A integrante Michele, que cursa arquitetura na UFSC, lembra que na universidade as cotas começaram em 2008, mas que ninguém discutia isso dentro ou fora das escolas. “As pessoas às vezes simplesmente não querem falar isso, acham que está tudo bem, que a gente vive numa democracia racial, mas ela é falsa, é para privilegiar outros, e queremos que as pessoas reflitam e entendam que o racismo faz parte do dia a dia delas, em qualquer lugar”, afirma.

Artista Bruno Barbi tem os negros como principal tema de sua arte. Para ele, o movimento artístico é como um grito de guerra – Divulgação/ND

Bruno Barbi, artista plástico e um dos organizadores da Feira Afro Artesanal, em Florianópolis, diz que o espaço criado em julho deste ano oportuniza a artesãos uma fonte de renda extra, tirando muitas pessoas das sombras e abrindo portas. “A arte e a cultura sempre andaram ao lado dos movimentos sociais. O movimento artístico, neste caso, das discussões étnicas, vem como um grito de guerra, atraindo os olhares para o povo e a arte negra”, diz ele, que acredita na disseminação da cultura negra por meio da ocupação dos espaços.

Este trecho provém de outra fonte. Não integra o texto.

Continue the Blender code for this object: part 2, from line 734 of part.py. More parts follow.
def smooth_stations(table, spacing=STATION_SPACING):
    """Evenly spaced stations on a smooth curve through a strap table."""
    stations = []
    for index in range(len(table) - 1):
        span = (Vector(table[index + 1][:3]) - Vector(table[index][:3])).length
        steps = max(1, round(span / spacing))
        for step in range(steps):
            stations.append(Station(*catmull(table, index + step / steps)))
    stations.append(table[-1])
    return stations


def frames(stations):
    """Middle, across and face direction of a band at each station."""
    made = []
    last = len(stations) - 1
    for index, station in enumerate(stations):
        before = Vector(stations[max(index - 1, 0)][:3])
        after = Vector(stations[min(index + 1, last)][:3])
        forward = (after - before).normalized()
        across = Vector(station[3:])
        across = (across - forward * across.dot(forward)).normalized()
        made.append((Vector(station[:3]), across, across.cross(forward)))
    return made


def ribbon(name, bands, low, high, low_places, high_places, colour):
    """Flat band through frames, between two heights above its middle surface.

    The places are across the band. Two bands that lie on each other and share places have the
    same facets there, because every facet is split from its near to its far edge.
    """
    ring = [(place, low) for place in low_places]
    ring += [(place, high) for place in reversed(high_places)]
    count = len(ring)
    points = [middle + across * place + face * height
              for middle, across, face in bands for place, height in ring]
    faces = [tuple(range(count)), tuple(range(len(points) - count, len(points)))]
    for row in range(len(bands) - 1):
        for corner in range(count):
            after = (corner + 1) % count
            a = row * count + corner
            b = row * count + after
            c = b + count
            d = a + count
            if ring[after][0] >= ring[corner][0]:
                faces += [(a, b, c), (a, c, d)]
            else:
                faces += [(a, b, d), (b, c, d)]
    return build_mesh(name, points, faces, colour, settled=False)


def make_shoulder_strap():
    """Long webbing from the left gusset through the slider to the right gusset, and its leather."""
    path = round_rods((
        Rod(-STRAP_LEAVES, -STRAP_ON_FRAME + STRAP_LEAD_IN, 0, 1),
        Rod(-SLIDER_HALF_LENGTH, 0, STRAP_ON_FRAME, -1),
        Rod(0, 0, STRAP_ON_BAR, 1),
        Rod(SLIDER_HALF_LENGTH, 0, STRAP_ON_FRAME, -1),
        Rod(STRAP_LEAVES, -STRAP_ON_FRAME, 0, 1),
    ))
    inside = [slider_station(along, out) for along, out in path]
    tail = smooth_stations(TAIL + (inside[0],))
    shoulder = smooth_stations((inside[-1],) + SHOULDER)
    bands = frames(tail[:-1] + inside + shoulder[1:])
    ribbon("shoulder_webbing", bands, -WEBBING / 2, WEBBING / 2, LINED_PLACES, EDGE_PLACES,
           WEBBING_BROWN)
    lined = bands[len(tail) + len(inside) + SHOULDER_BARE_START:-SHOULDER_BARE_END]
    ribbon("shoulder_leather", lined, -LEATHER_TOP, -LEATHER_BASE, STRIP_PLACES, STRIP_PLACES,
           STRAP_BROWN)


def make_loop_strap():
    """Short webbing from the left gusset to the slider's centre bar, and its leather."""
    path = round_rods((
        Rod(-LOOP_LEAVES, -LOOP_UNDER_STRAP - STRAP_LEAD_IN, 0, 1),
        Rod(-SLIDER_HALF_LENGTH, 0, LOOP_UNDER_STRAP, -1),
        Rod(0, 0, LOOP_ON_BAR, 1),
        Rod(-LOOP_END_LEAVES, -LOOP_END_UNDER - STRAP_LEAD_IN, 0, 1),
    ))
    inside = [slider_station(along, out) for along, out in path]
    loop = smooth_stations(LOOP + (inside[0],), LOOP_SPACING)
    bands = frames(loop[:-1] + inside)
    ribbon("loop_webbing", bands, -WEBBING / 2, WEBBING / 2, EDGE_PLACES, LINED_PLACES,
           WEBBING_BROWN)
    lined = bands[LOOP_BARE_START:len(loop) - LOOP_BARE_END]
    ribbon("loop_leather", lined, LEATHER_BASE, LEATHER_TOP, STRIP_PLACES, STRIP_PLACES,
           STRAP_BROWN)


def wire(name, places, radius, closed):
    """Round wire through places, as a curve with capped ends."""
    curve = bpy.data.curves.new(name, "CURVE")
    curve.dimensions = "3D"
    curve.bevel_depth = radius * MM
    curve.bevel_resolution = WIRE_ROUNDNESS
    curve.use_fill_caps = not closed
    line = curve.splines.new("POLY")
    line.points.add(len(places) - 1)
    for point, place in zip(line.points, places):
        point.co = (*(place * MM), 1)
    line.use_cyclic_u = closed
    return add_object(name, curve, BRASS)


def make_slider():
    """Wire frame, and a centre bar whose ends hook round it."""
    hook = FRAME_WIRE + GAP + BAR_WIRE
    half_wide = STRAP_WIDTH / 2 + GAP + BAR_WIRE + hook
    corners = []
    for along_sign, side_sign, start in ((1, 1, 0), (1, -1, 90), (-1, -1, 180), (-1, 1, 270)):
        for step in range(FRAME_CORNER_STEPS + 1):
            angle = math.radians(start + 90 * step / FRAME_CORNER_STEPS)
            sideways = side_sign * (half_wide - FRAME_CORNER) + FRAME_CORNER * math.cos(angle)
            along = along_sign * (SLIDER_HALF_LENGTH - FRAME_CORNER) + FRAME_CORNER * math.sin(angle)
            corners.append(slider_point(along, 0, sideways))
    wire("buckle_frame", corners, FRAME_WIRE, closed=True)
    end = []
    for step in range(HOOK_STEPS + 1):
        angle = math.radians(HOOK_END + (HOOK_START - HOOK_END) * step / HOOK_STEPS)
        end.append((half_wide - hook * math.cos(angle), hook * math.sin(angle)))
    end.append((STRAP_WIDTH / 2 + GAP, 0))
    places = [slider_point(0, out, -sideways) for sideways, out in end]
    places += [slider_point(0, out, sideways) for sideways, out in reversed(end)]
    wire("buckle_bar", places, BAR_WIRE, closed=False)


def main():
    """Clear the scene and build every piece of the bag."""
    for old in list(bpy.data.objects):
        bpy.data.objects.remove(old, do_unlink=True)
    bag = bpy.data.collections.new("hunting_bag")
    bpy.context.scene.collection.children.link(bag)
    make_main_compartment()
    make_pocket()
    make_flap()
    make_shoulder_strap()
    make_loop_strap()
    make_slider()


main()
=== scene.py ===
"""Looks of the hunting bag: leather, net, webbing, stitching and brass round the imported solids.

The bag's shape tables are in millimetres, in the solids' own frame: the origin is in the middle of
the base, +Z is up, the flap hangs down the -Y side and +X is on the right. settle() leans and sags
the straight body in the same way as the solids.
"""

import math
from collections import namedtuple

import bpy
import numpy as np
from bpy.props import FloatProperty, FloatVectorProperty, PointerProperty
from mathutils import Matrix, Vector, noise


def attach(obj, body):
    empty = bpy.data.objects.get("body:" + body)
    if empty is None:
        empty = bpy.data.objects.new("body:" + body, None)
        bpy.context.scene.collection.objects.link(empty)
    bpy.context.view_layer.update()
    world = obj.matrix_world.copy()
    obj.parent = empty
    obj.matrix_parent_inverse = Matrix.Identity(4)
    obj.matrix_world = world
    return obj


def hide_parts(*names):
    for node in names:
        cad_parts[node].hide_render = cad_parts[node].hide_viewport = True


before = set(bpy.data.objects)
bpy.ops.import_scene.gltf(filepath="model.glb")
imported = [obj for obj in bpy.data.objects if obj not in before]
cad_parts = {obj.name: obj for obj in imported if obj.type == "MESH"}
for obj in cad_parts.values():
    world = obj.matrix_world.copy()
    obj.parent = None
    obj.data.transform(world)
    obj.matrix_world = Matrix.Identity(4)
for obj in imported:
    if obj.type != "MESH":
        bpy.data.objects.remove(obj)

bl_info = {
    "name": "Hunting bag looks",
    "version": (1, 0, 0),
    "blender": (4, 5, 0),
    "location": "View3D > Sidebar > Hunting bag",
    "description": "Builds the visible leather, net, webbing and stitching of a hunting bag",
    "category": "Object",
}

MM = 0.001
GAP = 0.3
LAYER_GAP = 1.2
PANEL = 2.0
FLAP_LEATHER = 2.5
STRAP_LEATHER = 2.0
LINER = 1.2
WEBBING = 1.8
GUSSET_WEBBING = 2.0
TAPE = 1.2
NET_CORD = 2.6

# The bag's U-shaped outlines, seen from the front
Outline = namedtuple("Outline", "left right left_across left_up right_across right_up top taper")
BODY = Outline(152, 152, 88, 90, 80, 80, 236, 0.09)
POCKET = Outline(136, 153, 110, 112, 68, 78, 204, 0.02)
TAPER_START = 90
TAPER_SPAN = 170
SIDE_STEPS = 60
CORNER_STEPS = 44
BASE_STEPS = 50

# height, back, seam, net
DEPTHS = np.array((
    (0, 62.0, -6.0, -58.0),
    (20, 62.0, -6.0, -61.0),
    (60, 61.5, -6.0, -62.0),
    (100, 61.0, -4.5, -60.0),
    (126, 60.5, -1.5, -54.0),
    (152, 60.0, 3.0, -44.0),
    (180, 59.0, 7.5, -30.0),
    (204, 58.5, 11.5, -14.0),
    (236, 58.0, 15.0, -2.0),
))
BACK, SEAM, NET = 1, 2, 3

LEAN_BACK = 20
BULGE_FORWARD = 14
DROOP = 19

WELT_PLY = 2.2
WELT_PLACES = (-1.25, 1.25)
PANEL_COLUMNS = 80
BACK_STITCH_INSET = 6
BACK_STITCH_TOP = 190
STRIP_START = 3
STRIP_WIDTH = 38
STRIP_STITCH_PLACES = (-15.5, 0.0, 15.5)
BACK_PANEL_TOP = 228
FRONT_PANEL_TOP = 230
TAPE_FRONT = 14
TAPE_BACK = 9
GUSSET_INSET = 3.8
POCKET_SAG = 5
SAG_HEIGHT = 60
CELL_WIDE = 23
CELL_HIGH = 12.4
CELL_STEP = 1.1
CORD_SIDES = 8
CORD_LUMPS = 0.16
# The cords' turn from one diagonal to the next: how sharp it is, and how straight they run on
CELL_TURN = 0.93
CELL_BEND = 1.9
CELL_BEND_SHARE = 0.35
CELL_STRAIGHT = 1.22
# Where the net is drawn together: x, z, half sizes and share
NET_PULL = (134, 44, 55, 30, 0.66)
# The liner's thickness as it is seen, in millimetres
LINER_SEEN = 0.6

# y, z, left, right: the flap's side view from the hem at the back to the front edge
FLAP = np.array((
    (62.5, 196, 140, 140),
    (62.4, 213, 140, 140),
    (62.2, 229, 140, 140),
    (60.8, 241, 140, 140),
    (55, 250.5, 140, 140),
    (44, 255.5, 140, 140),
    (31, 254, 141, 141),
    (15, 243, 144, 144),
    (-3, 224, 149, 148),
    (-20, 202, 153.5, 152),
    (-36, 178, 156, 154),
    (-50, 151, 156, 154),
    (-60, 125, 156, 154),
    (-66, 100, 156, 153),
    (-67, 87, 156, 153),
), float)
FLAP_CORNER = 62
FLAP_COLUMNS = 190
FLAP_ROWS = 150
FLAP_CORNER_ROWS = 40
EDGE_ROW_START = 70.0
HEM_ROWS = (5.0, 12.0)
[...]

A pesquisadora Roberta Lira afirma que eles têm enfrentado o racismo com a arte por ser uma maneira mais interessante de conseguir lidar com um assunto visto como tabu para muitos. “Ele precisa ser descontruído e para isso precisamos além de encarar, falar até esgotar, até que a gente consiga destituir essa palavra ‘raça’. Precisamos nos implicar, não só os negros, para garantir que os nossos direitos não sejam violados. Pois, apesar de termos uma Constituição que coloca que todas as pessoas são iguais, têm direitos, ela não acontece para nós [negros]. Precisamos parar de negar o racismo. A questão não é culpar, mas nos tornamos conscientes, responsáveis e atores de uma vida saudável”, finaliza Roberta.